[Start]
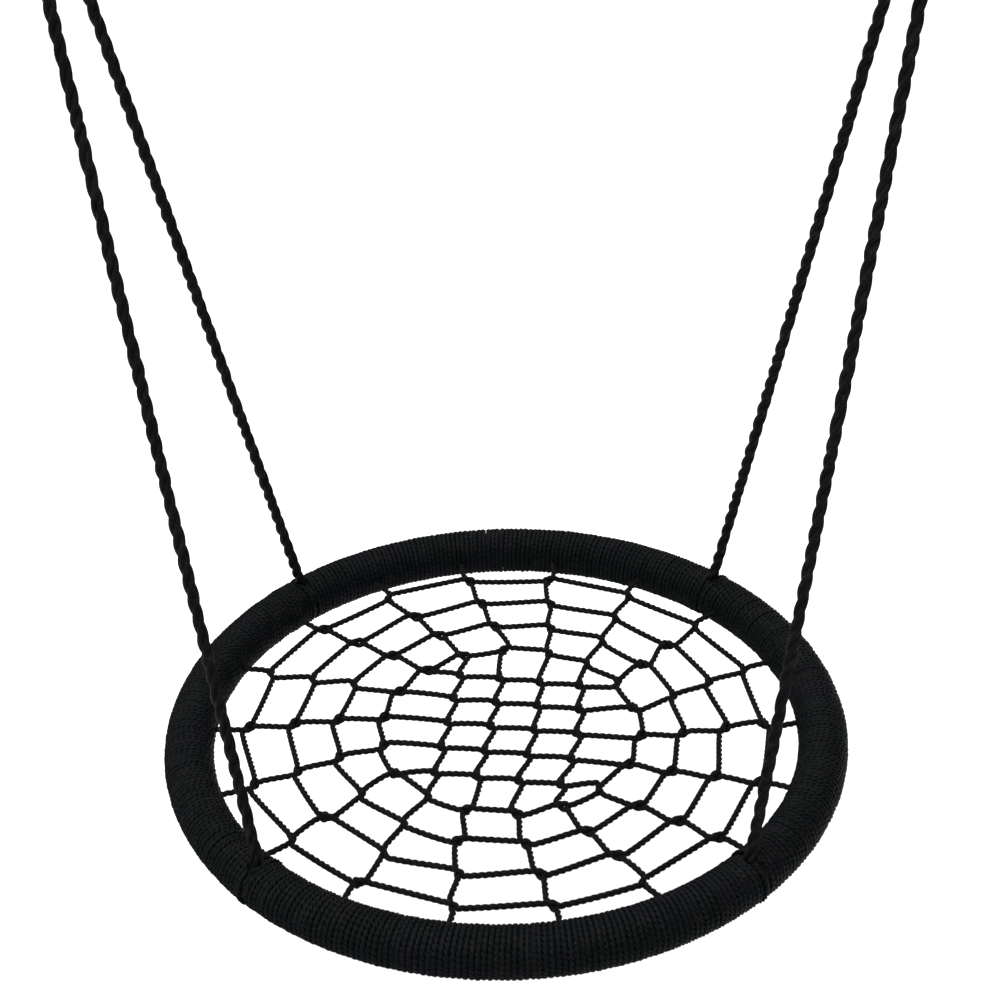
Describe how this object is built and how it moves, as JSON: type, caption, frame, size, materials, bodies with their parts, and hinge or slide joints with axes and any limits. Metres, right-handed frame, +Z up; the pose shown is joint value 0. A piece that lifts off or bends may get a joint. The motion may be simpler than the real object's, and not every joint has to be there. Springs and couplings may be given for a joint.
{
  "type": "saucer nest swing",
  "caption": "Round nest swing seat: rope-wound padded hoop with a knotted rope net, hung by laid ropes from a ring and carabiner on each side.",
  "frame": {"origin": "midway between the two points where a beam's hooks carry the carabiners", "axes": "+Z up, X from the left hanger to the right hanger along the swing's axis, -Y the front"},
  "size_m": [1.1914, 0.9998, 1.6323],
  "materials": {
    "black_winding_rope": "twisted synthetic rope, matt",
    "black_hanging_rope": "three-strand laid rope, matt with a faint sheen",
    "black_net_rope": "thin twisted rope, matt",
    "foam": "closed-cell foam, matt",
    "hoop_steel": "galvanised tube",
    "galvanised_steel": "galvanised, slightly dull",
    "stainless_steel": "polished stainless",
    "spring_steel": "drawn wire"
  },
  "bodies": {
    "hooks": {"carabiner_left": "galvanised_steel", "gate_pin_left": "stainless_steel", "carabiner_right": "galvanised_steel", "gate_pin_right": "stainless_steel"},
    "seat": {"foam_sleeve_back": "foam", "foam_sleeve_front": "foam", "foam_sleeve_left": "foam", "foam_sleeve_right": "foam", "hanging_ring_left": "galvanised_steel", "hanging_ring_right": "galvanised_steel", "hanging_rope_back_left": "black_hanging_rope", "hanging_rope_back_right": "black_hanging_rope", "hanging_rope_front_left": "black_hanging_rope", "hanging_rope_front_right": "black_hanging_rope", "hoop_left": "hoop_steel", "hoop_right": "hoop_steel", "hoop_spigot_back": "hoop_steel", "hoop_spigot_front": "hoop_steel", "net_column_1": "black_net_rope", "net_column_2": "black_net_rope", "net_column_3": "black_net_rope", "net_column_4": "black_net_rope", "net_hitches": "black_net_rope", "net_knots": "black_net_rope", "net_ring_1": "black_net_rope", "net_ring_2": "black_net_rope", "net_ring_3": "black_net_rope", "net_ring_4": "black_net_rope", "net_row_1": "black_net_rope", "net_row_2": "black_net_rope", "net_row_3": "black_net_rope", "net_row_4": "black_net_rope", "net_row_5": "black_net_rope", "rim_loop_back_left": "black_hanging_rope", "rim_loop_back_right": "black_hanging_rope", "rim_loop_front_left": "black_hanging_rope", "rim_loop_front_right": "black_hanging_rope", "rim_winding_back": "black_winding_rope", "rim_winding_front": "black_winding_rope", "rim_winding_left": "black_winding_rope", "rim_winding_right": "black_winding_rope", "rope_eye_back_left": "black_hanging_rope", "rope_eye_back_right": "black_hanging_rope", "rope_eye_front_left": "black_hanging_rope", "rope_eye_front_right": "black_hanging_rope", "splice_back_left": "black_hanging_rope", "splice_back_right": "black_hanging_rope", "splice_front_left": "black_hanging_rope", "splice_front_right": "black_hanging_rope", "thimble_back_left": "stainless_steel", "thimble_back_right": "stainless_steel", "thimble_front_left": "stainless_steel", "thimble_front_right": "stainless_steel"},
    "gate_left": {"gate_left": "galvanised_steel", "gate_spring_left": "spring_steel"},
    "gate_right": {"gate_right": "galvanised_steel", "gate_spring_right": "spring_steel"}
  },
  "joints": [
    {"name": "swing", "type": "hinge", "parent": "hooks", "child": "seat", "pos_m": [0, 0, -0.08396], "axis": [1, 0, 0], "range_deg": [-45, 45]},
    {"name": "gate_left_hinge", "type": "hinge", "parent": "hooks", "child": "gate_left", "pos_m": [-0.54453, 0, -0.05221], "axis": [0, -1, 0], "range_deg": [0, 25], "stiffness_Nm_per_rad": 0.3, "springref_deg": -57.3},
    {"name": "gate_right_hinge", "type": "hinge", "parent": "hooks", "child": "gate_right", "pos_m": [0.54453, 0, -0.05221], "axis": [0, 1, 0], "range_deg": [0, 25], "stiffness_Nm_per_rad": 0.3, "springref_deg": -57.3}
  ]
}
[End]
INSTRUCTIONS TO FOLLOW
Count the lines above that contain the word "axes", and give only that number.

CORRECT RESULT
2